● **Given data**
○ ○ ○ ○
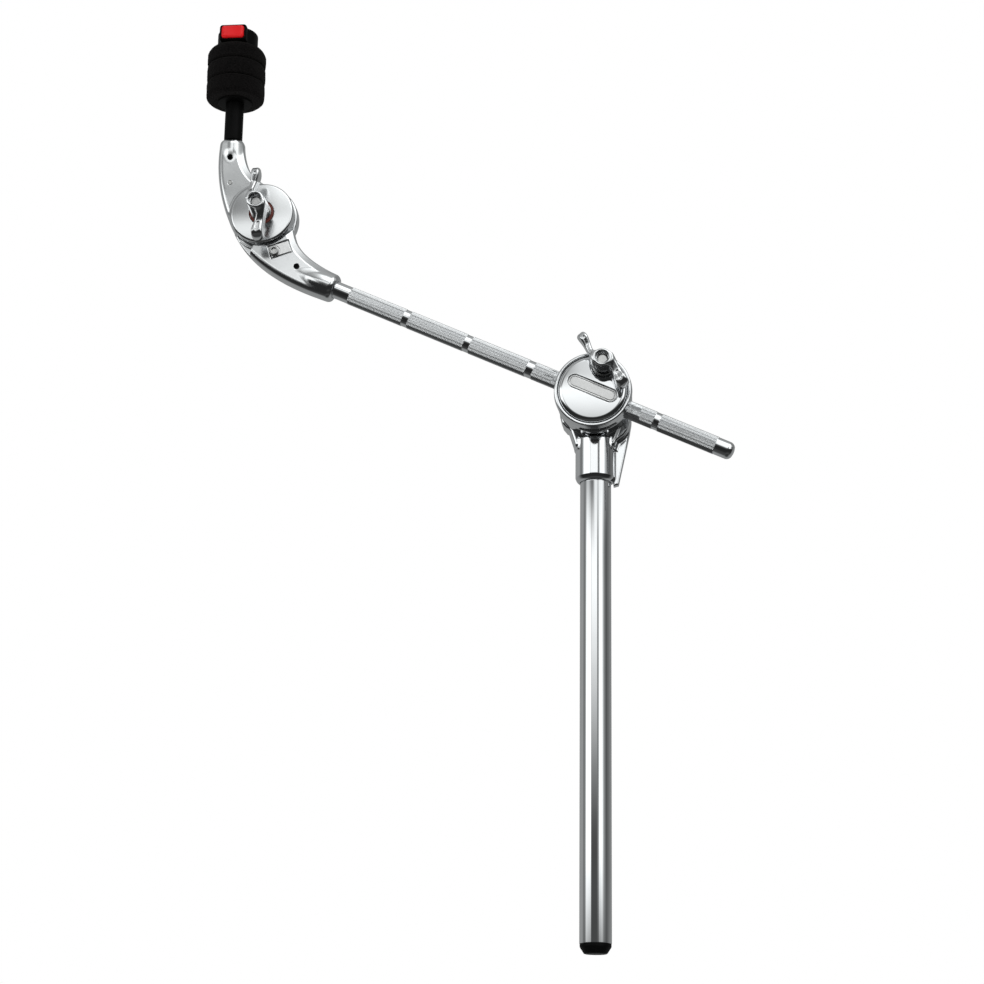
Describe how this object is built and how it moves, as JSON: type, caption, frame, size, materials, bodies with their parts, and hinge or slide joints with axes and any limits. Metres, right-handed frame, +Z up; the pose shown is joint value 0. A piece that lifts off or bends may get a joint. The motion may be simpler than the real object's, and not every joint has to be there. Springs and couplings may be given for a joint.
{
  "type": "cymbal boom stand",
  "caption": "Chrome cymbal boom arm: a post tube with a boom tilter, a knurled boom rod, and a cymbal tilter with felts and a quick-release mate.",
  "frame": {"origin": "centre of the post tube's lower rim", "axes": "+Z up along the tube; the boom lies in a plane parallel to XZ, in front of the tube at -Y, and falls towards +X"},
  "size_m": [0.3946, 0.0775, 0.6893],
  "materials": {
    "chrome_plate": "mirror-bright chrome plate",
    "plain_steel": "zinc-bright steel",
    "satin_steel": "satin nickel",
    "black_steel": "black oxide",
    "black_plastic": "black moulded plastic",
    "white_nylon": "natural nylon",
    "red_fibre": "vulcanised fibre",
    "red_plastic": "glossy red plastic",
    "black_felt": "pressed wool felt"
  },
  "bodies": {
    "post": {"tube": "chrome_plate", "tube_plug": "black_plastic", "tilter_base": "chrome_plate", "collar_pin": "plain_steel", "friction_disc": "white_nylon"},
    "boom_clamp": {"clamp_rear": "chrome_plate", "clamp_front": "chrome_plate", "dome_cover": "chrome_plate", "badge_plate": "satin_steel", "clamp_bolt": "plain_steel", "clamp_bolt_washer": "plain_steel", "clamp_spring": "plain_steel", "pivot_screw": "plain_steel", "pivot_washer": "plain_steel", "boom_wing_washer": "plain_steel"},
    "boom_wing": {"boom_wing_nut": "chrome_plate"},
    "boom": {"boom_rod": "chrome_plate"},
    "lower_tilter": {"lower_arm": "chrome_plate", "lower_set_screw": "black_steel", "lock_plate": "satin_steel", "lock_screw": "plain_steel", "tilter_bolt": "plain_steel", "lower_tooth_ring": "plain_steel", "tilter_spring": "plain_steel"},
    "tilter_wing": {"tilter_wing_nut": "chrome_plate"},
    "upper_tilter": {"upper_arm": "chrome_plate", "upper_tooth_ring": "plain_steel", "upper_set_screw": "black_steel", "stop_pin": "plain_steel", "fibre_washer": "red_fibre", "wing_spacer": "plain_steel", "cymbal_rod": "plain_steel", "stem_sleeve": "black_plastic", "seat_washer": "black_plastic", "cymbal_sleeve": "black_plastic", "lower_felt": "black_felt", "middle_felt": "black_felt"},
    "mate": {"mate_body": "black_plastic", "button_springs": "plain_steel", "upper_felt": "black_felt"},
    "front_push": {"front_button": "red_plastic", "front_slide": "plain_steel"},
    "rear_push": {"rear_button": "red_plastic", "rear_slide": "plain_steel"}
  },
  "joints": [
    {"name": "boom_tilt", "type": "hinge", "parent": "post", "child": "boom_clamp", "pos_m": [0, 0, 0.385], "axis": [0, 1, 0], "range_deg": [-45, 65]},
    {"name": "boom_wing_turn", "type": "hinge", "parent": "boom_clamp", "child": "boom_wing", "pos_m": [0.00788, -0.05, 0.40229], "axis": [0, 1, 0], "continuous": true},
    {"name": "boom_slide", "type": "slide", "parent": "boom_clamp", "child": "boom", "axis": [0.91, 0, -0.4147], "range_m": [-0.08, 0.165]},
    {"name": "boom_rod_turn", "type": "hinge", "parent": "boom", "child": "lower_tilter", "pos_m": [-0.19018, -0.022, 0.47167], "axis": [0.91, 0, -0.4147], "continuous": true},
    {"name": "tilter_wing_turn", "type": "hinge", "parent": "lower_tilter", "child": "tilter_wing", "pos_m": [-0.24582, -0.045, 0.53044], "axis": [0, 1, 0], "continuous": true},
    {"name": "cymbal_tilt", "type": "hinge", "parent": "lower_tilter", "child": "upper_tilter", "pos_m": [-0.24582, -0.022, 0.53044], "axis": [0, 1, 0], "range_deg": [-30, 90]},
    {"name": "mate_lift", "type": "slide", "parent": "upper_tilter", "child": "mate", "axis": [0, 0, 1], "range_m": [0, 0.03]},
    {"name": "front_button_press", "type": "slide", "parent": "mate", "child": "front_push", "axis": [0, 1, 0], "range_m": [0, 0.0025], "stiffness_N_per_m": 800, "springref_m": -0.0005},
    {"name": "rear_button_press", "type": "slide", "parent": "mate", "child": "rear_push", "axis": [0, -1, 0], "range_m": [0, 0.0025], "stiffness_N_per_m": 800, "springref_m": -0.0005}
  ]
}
○ ○ ○ ○
● **Work to be completed**
Your task is to repeat the data exactly, with nothing left out.

● **Reply**
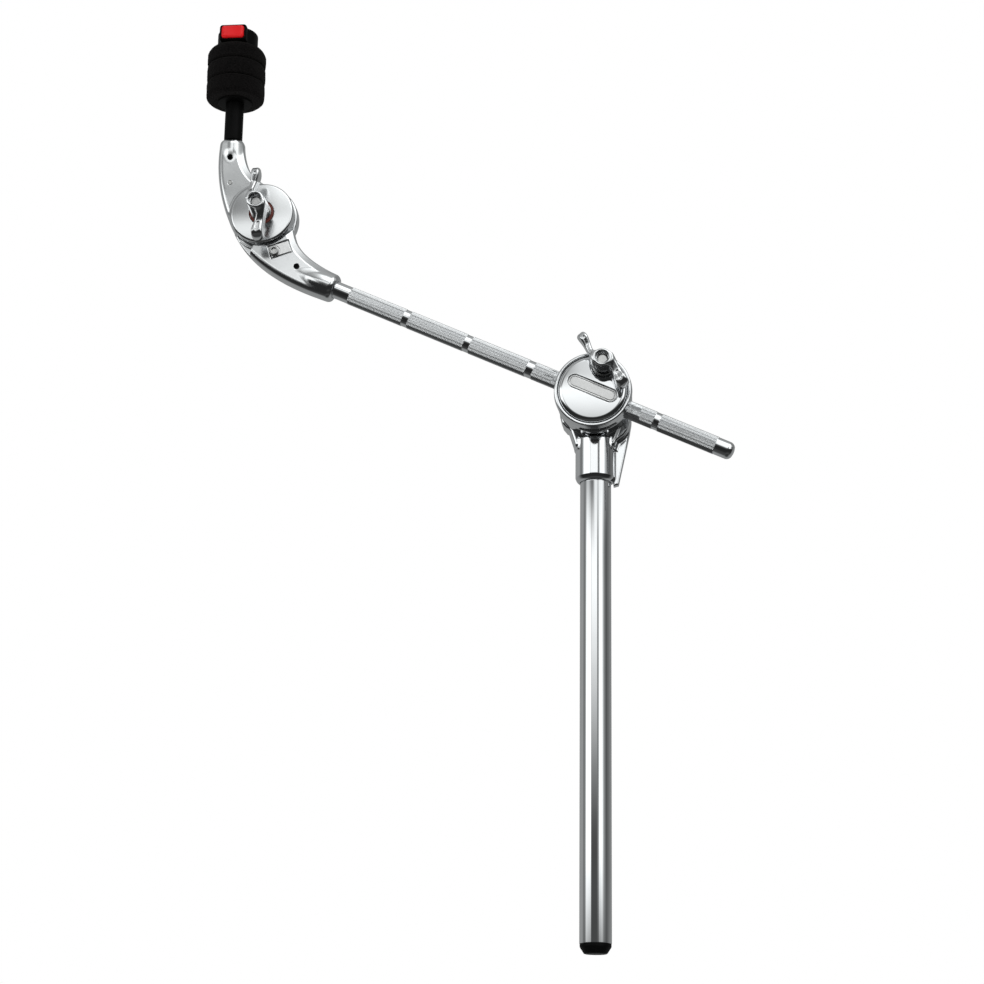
Describe how this object is built and how it moves, as JSON: type, caption, frame, size, materials, bodies with their parts, and hinge or slide joints with axes and any limits. Metres, right-handed frame, +Z up; the pose shown is joint value 0. A piece that lifts off or bends may get a joint. The motion may be simpler than the real object's, and not every joint has to be there. Springs and couplings may be given for a joint.
{
  "type": "cymbal boom stand",
  "caption": "Chrome cymbal boom arm: a post tube with a boom tilter, a knurled boom rod, and a cymbal tilter with felts and a quick-release mate.",
  "frame": {"origin": "centre of the post tube's lower rim", "axes": "+Z up along the tube; the boom lies in a plane parallel to XZ, in front of the tube at -Y, and falls towards +X"},
  "size_m": [0.3946, 0.0775, 0.6893],
  "materials": {
    "chrome_plate": "mirror-bright chrome plate",
    "plain_steel": "zinc-bright steel",
    "satin_steel": "satin nickel",
    "black_steel": "black oxide",
    "black_plastic": "black moulded plastic",
    "white_nylon": "natural nylon",
    "red_fibre": "vulcanised fibre",
    "red_plastic": "glossy red plastic",
    "black_felt": "pressed wool felt"
  },
  "bodies": {
    "post": {"tube": "chrome_plate", "tube_plug": "black_plastic", "tilter_base": "chrome_plate", "collar_pin": "plain_steel", "friction_disc": "white_nylon"},
    "boom_clamp": {"clamp_rear": "chrome_plate", "clamp_front": "chrome_plate", "dome_cover": "chrome_plate", "badge_plate": "satin_steel", "clamp_bolt": "plain_steel", "clamp_bolt_washer": "plain_steel", "clamp_spring": "plain_steel", "pivot_screw": "plain_steel", "pivot_washer": "plain_steel", "boom_wing_washer": "plain_steel"},
    "boom_wing": {"boom_wing_nut": "chrome_plate"},
    "boom": {"boom_rod": "chrome_plate"},
    "lower_tilter": {"lower_arm": "chrome_plate", "lower_set_screw": "black_steel", "lock_plate": "satin_steel", "lock_screw": "plain_steel", "tilter_bolt": "plain_steel", "lower_tooth_ring": "plain_steel", "tilter_spring": "plain_steel"},
    "tilter_wing": {"tilter_wing_nut": "chrome_plate"},
    "upper_tilter": {"upper_arm": "chrome_plate", "upper_tooth_ring": "plain_steel", "upper_set_screw": "black_steel", "stop_pin": "plain_steel", "fibre_washer": "red_fibre", "wing_spacer": "plain_steel", "cymbal_rod": "plain_steel", "stem_sleeve": "black_plastic", "seat_washer": "black_plastic", "cymbal_sleeve": "black_plastic", "lower_felt": "black_felt", "middle_felt": "black_felt"},
    "mate": {"mate_body": "black_plastic", "button_springs": "plain_steel", "upper_felt": "black_felt"},
    "front_push": {"front_button": "red_plastic", "front_slide": "plain_steel"},
    "rear_push": {"rear_button": "red_plastic", "rear_slide": "plain_steel"}
  },
  "joints": [
    {"name": "boom_tilt", "type": "hinge", "parent": "post", "child": "boom_clamp", "pos_m": [0, 0, 0.385], "axis": [0, 1, 0], "range_deg": [-45, 65]},
    {"name": "boom_wing_turn", "type": "hinge", "parent": "boom_clamp", "child": "boom_wing", "pos_m": [0.00788, -0.05, 0.40229], "axis": [0, 1, 0], "continuous": true},
    {"name": "boom_slide", "type": "slide", "parent": "boom_clamp", "child": "boom", "axis": [0.91, 0, -0.4147], "range_m": [-0.08, 0.165]},
    {"name": "boom_rod_turn", "type": "hinge", "parent": "boom", "child": "lower_tilter", "pos_m": [-0.19018, -0.022, 0.47167], "axis": [0.91, 0, -0.4147], "continuous": true},
    {"name": "tilter_wing_turn", "type": "hinge", "parent": "lower_tilter", "child": "tilter_wing", "pos_m": [-0.24582, -0.045, 0.53044], "axis": [0, 1, 0], "continuous": true},
    {"name": "cymbal_tilt", "type": "hinge", "parent": "lower_tilter", "child": "upper_tilter", "pos_m": [-0.24582, -0.022, 0.53044], "axis": [0, 1, 0], "range_deg": [-30, 90]},
    {"name": "mate_lift", "type": "slide", "parent": "upper_tilter", "child": "mate", "axis": [0, 0, 1], "range_m": [0, 0.03]},
    {"name": "front_button_press", "type": "slide", "parent": "mate", "child": "front_push", "axis": [0, 1, 0], "range_m": [0, 0.0025], "stiffness_N_per_m": 800, "springref_m": -0.0005},
    {"name": "rear_button_press", "type": "slide", "parent": "mate", "child": "rear_push", "axis": [0, -1, 0], "range_m": [0, 0.0025], "stiffness_N_per_m": 800, "springref_m": -0.0005}
  ]
}